I see 'Aspects' as a variation on dis/advantages... which are NOT top of my list of favorite game mechanics to begin with... and even though I might develop them in light of my character concept it doesn't mean the guy next to me at the table is going to approach it that way.
He can ruin my immersion with his 'rules mastery' just as quickly.

Because of that Fate/Fudge seems like it very much depends on having the right group... and could easily crash with the wrong one. 'Powergamer' and 'big personality' types seem like they could easily end up stomping all over the 'casual' guys play... even more than they normally do. The same when you get to some of the 'players have the power' bits of the game... all that stuff about the consensus of 'the table'.
I'm sure some folks are in tight groups of close friends who they trust... but, if you're not that confident of everyone's creativity or cooperative nature I can see problems coming up fast.

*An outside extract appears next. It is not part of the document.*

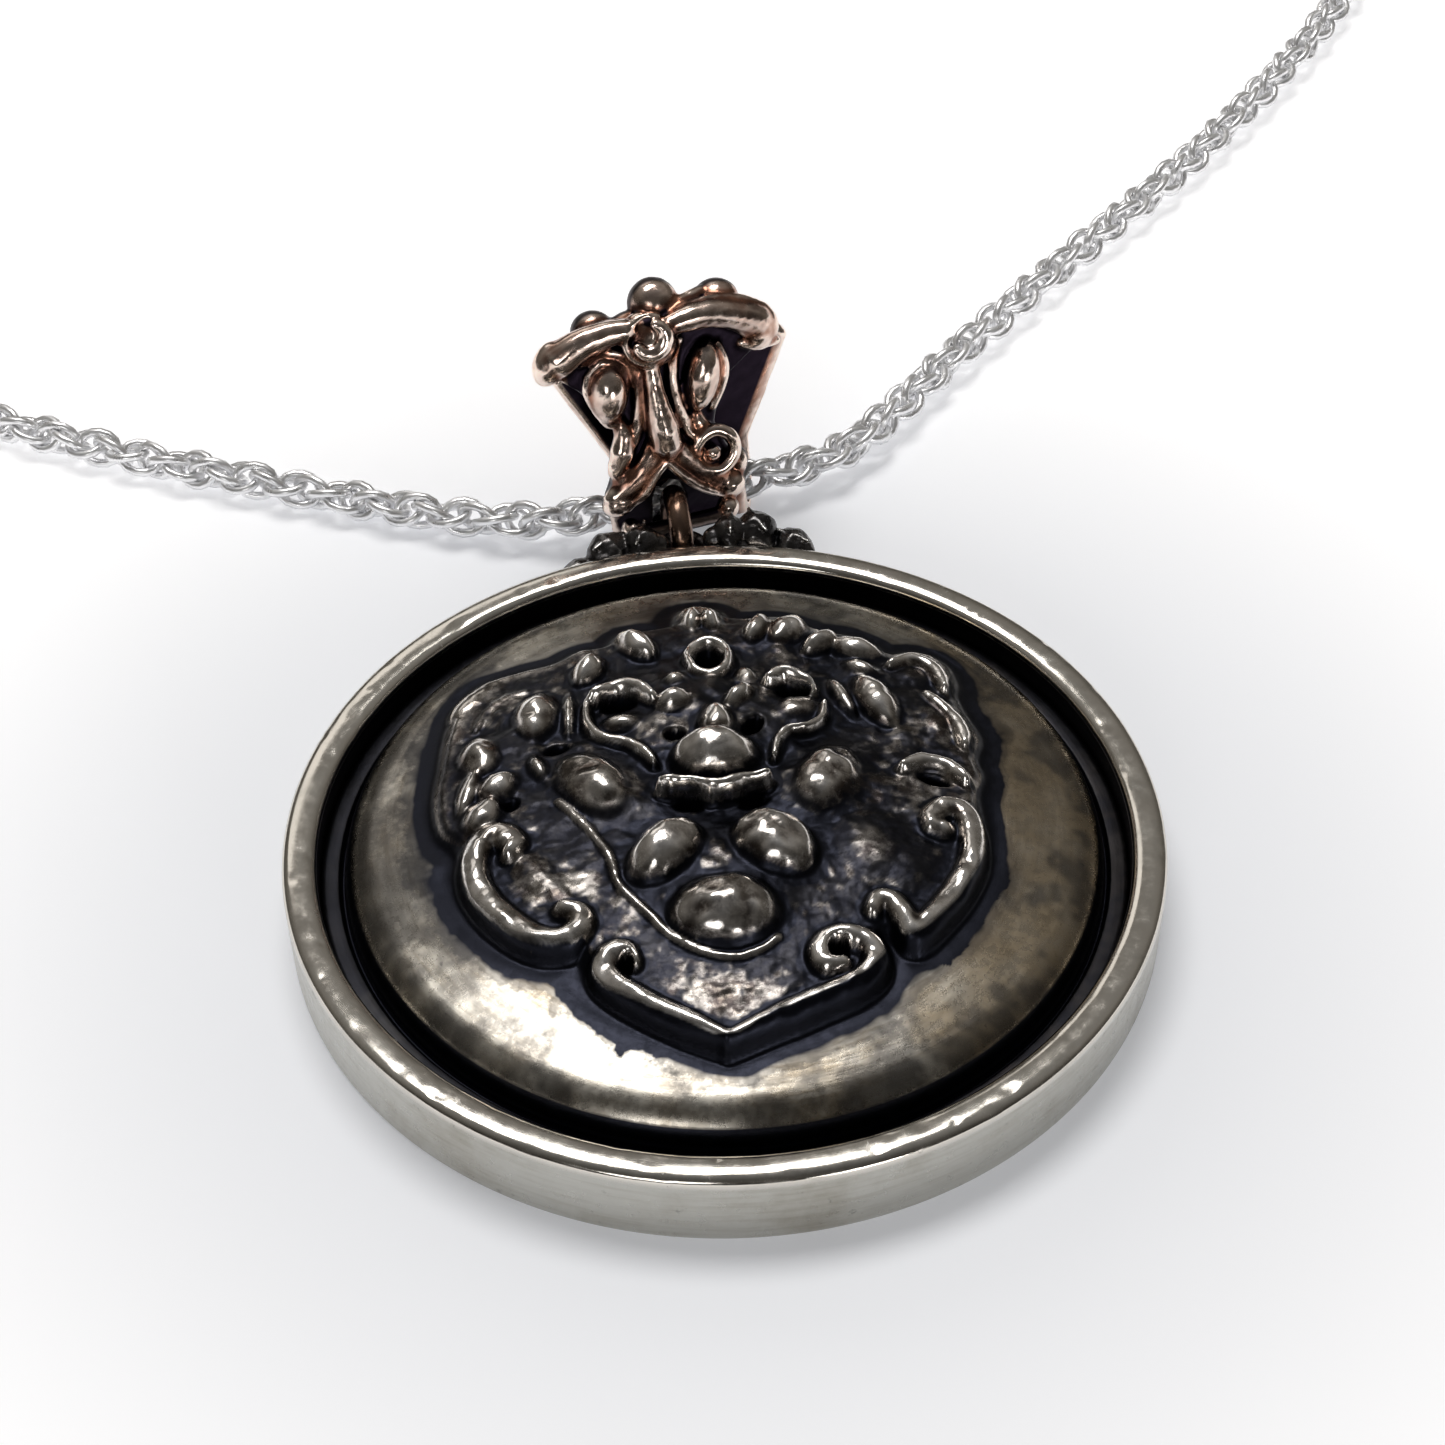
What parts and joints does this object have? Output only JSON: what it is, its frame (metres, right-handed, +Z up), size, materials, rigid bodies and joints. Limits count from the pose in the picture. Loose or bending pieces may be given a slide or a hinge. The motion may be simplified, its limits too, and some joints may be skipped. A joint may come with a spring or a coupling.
{
  "type": "medallion pendant on a chain",
  "caption": "Round domed medallion pendant with a scrolled mask ornament, a flared ornate bail on a jump ring and a rope chain closed into a neck loop.",
  "frame": {"origin": "middle of the frame's flat back, on the surface that the pendant lies on", "axes": "+Z up out of the ornament, +Y along the medallion's own upright towards the bail, +X to the right seen from above"},
  "size_m": [0.1288, 0.2034, 0.0117],
  "materials": {
    "aged_silver": "worn satin",
    "patinated_silver": "dark patina, polished high spots",
    "bronze_wire": "satin",
    "rose_bronze": "aged satin with dark recesses",
    "bright_silver": "polished"
  },
  "bodies": {
    "root": {"frame_ring": "aged_silver", "domed_plate": "patinated_silver", "jump_ring": "bronze_wire", "bail": "rose_bronze", "rope_chain": "bright_silver", "clasp": "bright_silver"}
  },
  "joints": []
}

Rather than try to make it less metagamey I'd say just own it and admit it's for a group that wants a more 'gamey' sort of game.

Ghost Whistler

Might as well tack this on here as my understanding of Aspects is still shaky (not really clear how they can always be both negative and positive).

I'm trying to devise a post apocalyptic ruleset where characters will have these sorts of attributes, including what I hope to be 'legends' (such as 'hero of the battle of Vault 101' for example). These would replace traditional xp points and levelling to convey the wandering hero aspect of the genre.

I'm also thinking of a double point system, as opposed to a singular system like Fate points. You would gain what I call Rads (or Radiation points) for resisting the negative part of aspects. You also have Experience points which replace the positive uses of Fate points.